Now, let’s place what kind of organization we’re talking about. We are not referring here to a 10 person high-tech consulting firm. If we were, it wouldn’t matter what our strategy is. Any time we’d have a conflict, a yell from the president down the hallway to all staff members will fix it. No, what we’re referring to here is an organization large enough that implementing a corporate-wide system is a challenge. It has perhaps hundreds or even thousands of members. It may have multiple sites and even in (gasp!) multiple countries.
There’s a couple of problems with scenario 1 in such an organization and if you’ve ever been part of such a project you’re probably cringing with the memory of it right now.
The first problem is the first point. Getting the whole organization to agree to a design specification. First of all in any decent sized organization, some managers feel an obligation to not give blanket support to corporate initiatives just on principle. Also, in any decent sized organization, the chances that someone in management changes during the decision making process is almost 100%. Many managers feel compelled to question outstanding decisions by their predecessors lest they become responsible for them. If unanimous consent is required before creating the global system can be begin, you’ve got a big problem.
As if that’s not enough, while some people argue over whether or not some particular feature should or should not be included, another issue is getting everyone to agree to do the same thing in the same way. When the requirements document is actually assembled, it’s entirely likely that there will be requirements that conflict. (It’s got to be easy, but it’s got to have many complicated functions. It’s got to be driven by finance and it’s got to be driven by project management etc.)
But wait there’s more. Should a miracle occur and consensus over the design actually occurs, there’s the entire programming or acquisition phase to endure. If the system is being written in-house (always a treat), then there are all the issues that come with a high-pressure, high-tech programming project. Technology, skill availability, design-mismatch to programming results, risk and, the all dreaded scope-creep. But wait! Didn’t’ we say the design was corporate approved – locked down? Sure, but what are the chances that during the programming phase someone in the management team changes? The larger the system, the more likely it will happen. Just think about how often a high-tech project actually ends with the scope it started with. It’s not too common.
If the system is being acquired, the chances that it is not a 100% match for the extensive requirements specification is almost certain. Now, there starts another whole debate over what level of compromise is acceptable to match a commercial system to the requirements.

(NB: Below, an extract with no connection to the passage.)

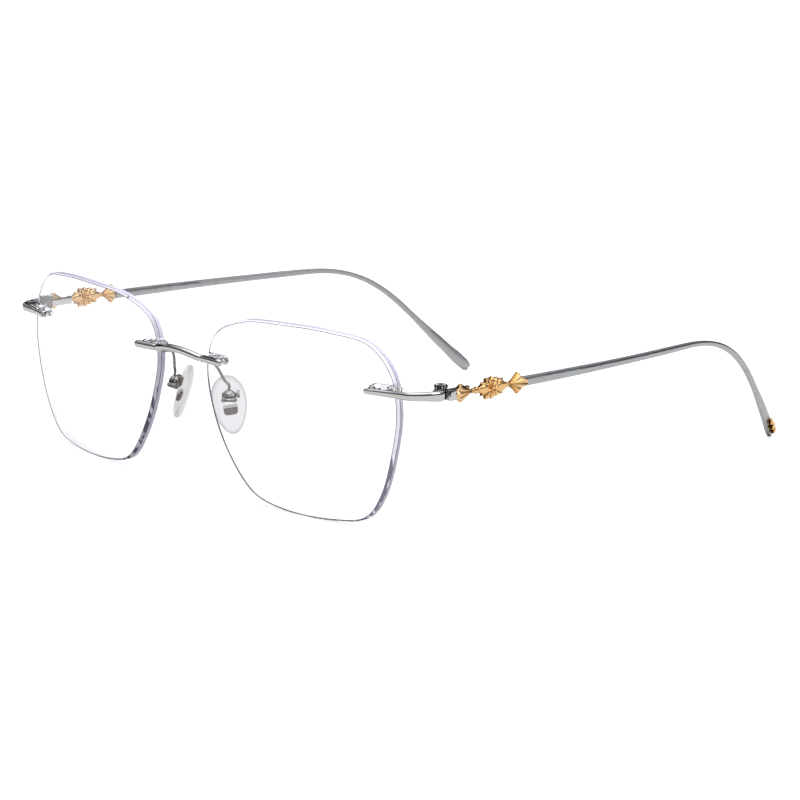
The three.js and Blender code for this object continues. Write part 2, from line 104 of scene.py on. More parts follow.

The kicker to all of this is the worst part. During this entire period of specification, acquisition or programming and, of course, negotiation with everyone who’s got to agree during a long contiguous time, no one gets any value. No one gets the first screen, the first report the first anything out of the all-seeing, all-knowing corporate system because it’s still ‘in-design’.
Now, in scenario 2, the project manager has a similar goal – to deploy a corporate-wide, mission critical I/S system. This project manager however, has decided to go for the easy-wins, the little victories. In this scenario, the project manager starts with smaller departments or divisions, starting with the most likely to succeed. With each deployment, he or she look to see what works and what doesn’t and refines the process for the next group. Before they know it, there’s a small band of users in different departments who are all reasonably satisfied with their new system. The project manager uses the successes to leverage still more. Suddenly the company newsletter is doing a story and now even more departments are calling the project manager asking when they can be put on the new system. The project manager sticks to their guns, working across the company slowly, never exceeding (at least by much) the availability of the implementation skills available. The most difficult department; the least likely to go for the new system is saved to last.

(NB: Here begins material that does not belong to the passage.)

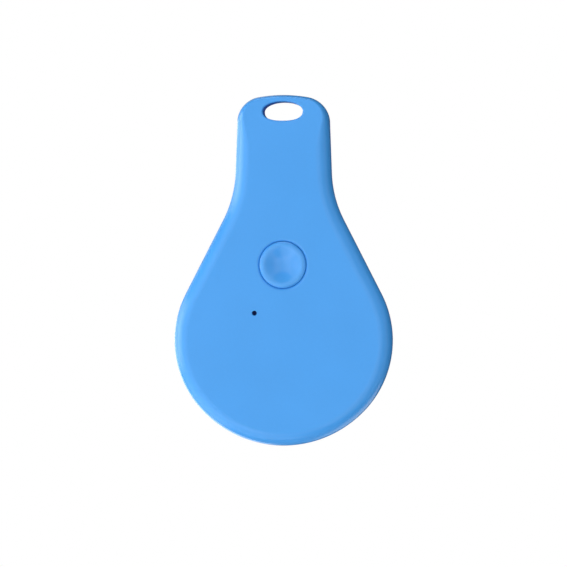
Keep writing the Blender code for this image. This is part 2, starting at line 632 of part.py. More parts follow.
def battery_door():
    """A disc with a coin slot, and a skirt whose three lugs climb the ramps in the rear shell."""
    underside = REAR_Y - DOOR_THICKNESS
    profile = [(SKIRT_INNER, underside), (SKIRT_INNER, LUG_FRONT_Y), (SKIRT_OUTER, LUG_FRONT_Y),
               (SKIRT_OUTER, underside), (DOOR_RADIUS, underside), (DOOR_RADIUS, REAR_Y - LIP),
               (DOOR_RADIUS - LIP, REAR_Y)]
    door = turned("battery_door", profile, 0, CELL_Z, SHELL_BLUE, segments=64)
    rise = DOOR_RISE * LUG_ANGLE / DOOR_TURN
    for number in range(LUG_COUNT):
        start = 360.0 / LUG_COUNT * number - LUG_ANGLE / 2
        add(door, sector(f"add_lug_{number + 1}", SKIRT_OUTER - 0.25 * MM, LUG_RADIUS,
                         LUG_FRONT_Y - rise / 2, LUG_HEIGHT, start, start + LUG_ANGLE, rise))
    half_run, half_width = (COIN_SLOT_LENGTH - COIN_SLOT_WIDTH) / 2, COIN_SLOT_WIDTH / 2
    ends = []
    for side in (1, -1):
        for k in range(9):
            a = math.pi * k / 8
            ends.append((side * (half_run + half_width * math.sin(a)), side * half_width * math.cos(a)))
    depths = (REAR_Y - COIN_SLOT_DEPTH, REAR_Y + MM)
    cut(door, loft("cut_coin_slot", [[(x, y, CELL_Z + z) for x, z in ends] for y in depths]))


def door_seal():
    centre_y = (DOOR_SEAT_Y + REAR_Y - DOOR_THICKNESS) / 2
    profile = []
    for k in range(6):
        a = 2 * math.pi * (k + 0.5) / 6
        half = O_RING_THICKNESS / 2
        profile.append((O_RING_RADIUS + half * math.cos(a), centre_y + half * math.sin(a)))
    turned("door_seal", profile, 0, CELL_Z, SEAL_RUBBER, ring=True, segments=48)


def main():
    for old in list(bpy.data.objects):
        bpy.data.objects.remove(old)
    hole = lanyard_cutter()
    for shell in (front_shell(), rear_shell()):
        cut(shell, hole)
    case_seal()
    case_screws()
    button_cap()
    tact_switch()
    sounder()
    circuit_board()
    board_parts()
    coin_cell()
    battery_contacts()
    battery_door()
    door_seal()


main()
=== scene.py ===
"""The finished look of a key-ring tracker tag, in metres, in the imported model's frame.

The two shells, the button cap, the battery door and the case screws are remodelled with fine rounded edges
and stand for their CAD nodes. Everything inside keeps its CAD solid and gets a finished material.
"""

import json
import math

import bmesh
import bpy
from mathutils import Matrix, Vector

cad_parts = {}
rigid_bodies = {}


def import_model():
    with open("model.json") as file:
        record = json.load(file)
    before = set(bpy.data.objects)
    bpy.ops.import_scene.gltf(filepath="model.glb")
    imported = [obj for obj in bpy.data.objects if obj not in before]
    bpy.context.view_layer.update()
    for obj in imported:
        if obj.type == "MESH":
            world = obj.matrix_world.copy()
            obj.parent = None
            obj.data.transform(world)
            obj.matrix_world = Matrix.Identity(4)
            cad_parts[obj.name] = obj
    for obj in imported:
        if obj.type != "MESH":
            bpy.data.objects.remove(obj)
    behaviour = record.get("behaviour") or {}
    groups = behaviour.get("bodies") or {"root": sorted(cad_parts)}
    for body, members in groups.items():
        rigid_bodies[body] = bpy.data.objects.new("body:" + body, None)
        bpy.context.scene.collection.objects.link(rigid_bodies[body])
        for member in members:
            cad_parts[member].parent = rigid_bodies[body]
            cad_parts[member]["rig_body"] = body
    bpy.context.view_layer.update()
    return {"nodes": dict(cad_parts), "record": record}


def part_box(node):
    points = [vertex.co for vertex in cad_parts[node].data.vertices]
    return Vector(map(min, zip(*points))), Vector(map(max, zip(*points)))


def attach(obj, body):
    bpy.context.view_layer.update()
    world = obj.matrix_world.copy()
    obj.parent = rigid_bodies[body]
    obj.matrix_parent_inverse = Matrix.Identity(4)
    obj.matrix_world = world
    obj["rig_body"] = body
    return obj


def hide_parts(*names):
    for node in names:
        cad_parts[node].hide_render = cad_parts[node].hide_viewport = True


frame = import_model()

MM = 0.001

# Places, read from the frame
FRONT_LOW, FRONT_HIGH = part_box("front_shell")
_, REAR_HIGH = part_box("rear_shell")
CAP_LOW, CAP_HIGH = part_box("button_cap")
DOOR_LOW, DOOR_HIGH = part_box("battery_door")
MESH_LOW, MESH_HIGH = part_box("sound_mesh")
PLATE_LOW, PLATE_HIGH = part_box("sounder_plate")
SCREWS = [name for name in sorted(frame["nodes"]) if name.startswith("case_screw")]
FRONT_Y = FRONT_LOW.y
PARTING_Y = FRONT_HIGH.y
REAR_Y = REAR_HIGH.y
TOP_Z = FRONT_HIGH.z
BOTTOM_Z = FRONT_LOW.z
MIDDLE_Z = (TOP_Z + BOTTOM_Z) / 2
BUTTON_Z = (CAP_LOW.z + CAP_HIGH.z) / 2
CELL_Z = (DOOR_LOW.z + DOOR_HIGH.z) / 2
PINHOLE_X = (MESH_LOW.x + MESH_HIGH.x) / 2
PINHOLE_Z = (MESH_LOW.z + MESH_HIGH.z) / 2
SOUNDER_X = (PLATE_LOW.x + PLATE_HIGH.x) / 2
SOUNDER_Z = (PLATE_LOW.z + PLATE_HIGH.z) / 2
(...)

In this scenario the risk is that it is entirely possible that not 100% of all departments adopt the new system in the end. However, it is much more likely that those that do will get a system that works. With both the specification and the implementation process being refined through repeated use, the system will improve. Moreover, as everyone knows who has ever looked at a brand-new system, once it’s in actual use, the users’ perception of what is required will change. This kind of process lets the system be tried without having to wait until the entire company is on board.
The best part about scenario 2 is that the organization starts to get some benefit right away. As each department adopts the new system, the benefits of switching become available to it and by extension to the organization. It’s true that the benefits of the entire organization being on the same system can’t be realized until the last department comes on board but it’s easy to imagine that in scenario 1, that may never happen anyway and, in the meantime, with scenario 2 at least you can have the organization realize some benefit.

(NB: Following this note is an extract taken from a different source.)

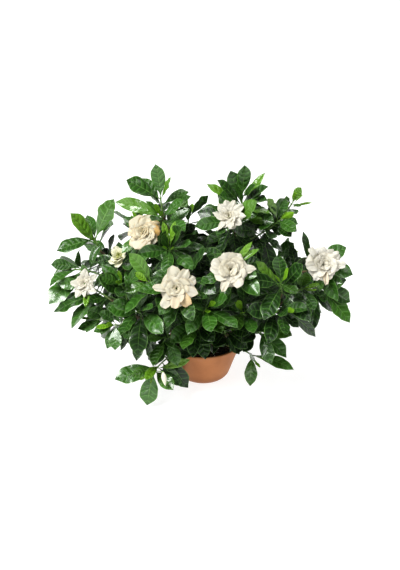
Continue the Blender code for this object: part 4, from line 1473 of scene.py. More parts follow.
@dataclass
class Growth:
    """The whole plant's limbs and leaves, grown in the order in which its parts grew.

    After the leaves of its parts come the ones that only thicken it: lower whorls on the
    twigs, small dark leaves on the woody stems, and bright young pairs at some tips.
    """

    inner_seed: int = 410
    inner_tries: int = 12
    inner_whorls: tuple[float, ...] = (0.0520, 0.0660, 0.0800, 0.0940, 0.1080, 0.1220, 0.1360)
    inner_length: tuple[float, float] = (0.044, 0.070)
    inner_pitch: tuple[float, float] = (62.0, 108.0)
    stem_whorl_step: float = 0.015
    stem_whorls_from: float = 0.30
    stem_bare_end: float = 0.006
    whorl_gap: float = 0.012
    placed_slim: float = 0.88
    shrink_per_try: float = 0.02
    sunk: float = 0.9
    young_below: float = 0.0010
    young_leaves: int = 2
    young_tries: int = 30
    young_share: tuple[float, float] = (0.40, 0.60)
    young_ratios: tuple[float, float] = (0.28, 0.36)
    young_pitch: tuple[float, float] = (12.0, 22.0)
    crowded_tries: int = 3
    pot_left: float = -0.035
    pot_reach: float = 0.135
    pot_top: float = 0.092
    box_inset: float = 0.001
    rng: random.Random = field(default_factory=lambda: random.Random(SEED))
    clearance: Clearance = field(default_factory=Clearance)
    stems: dict[str, Limb] = field(default_factory=dict)
    twigs: list[Twig] = field(default_factory=list)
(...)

Finally, for those of you who are career minded, scenario 2 doesn’t have your start shine quite as bright as scenario 1 but be warned – ‘ending world hunger’ type projects have been known to produce casualties. More than one career has been hung out to dry with a failed corporate-wide initiative.
If you’re considering a corporate wide system, I recommend taking a long look not just at the features you’ll require, but also at how you plan to implement them. Going with a phased-in implementation isn’t quite so dramatic or quite so spectacular but it’s also a lot more likely to deliver value than the big-bang approach. If you’re out to end world hunger, why not start with feeding your local town first.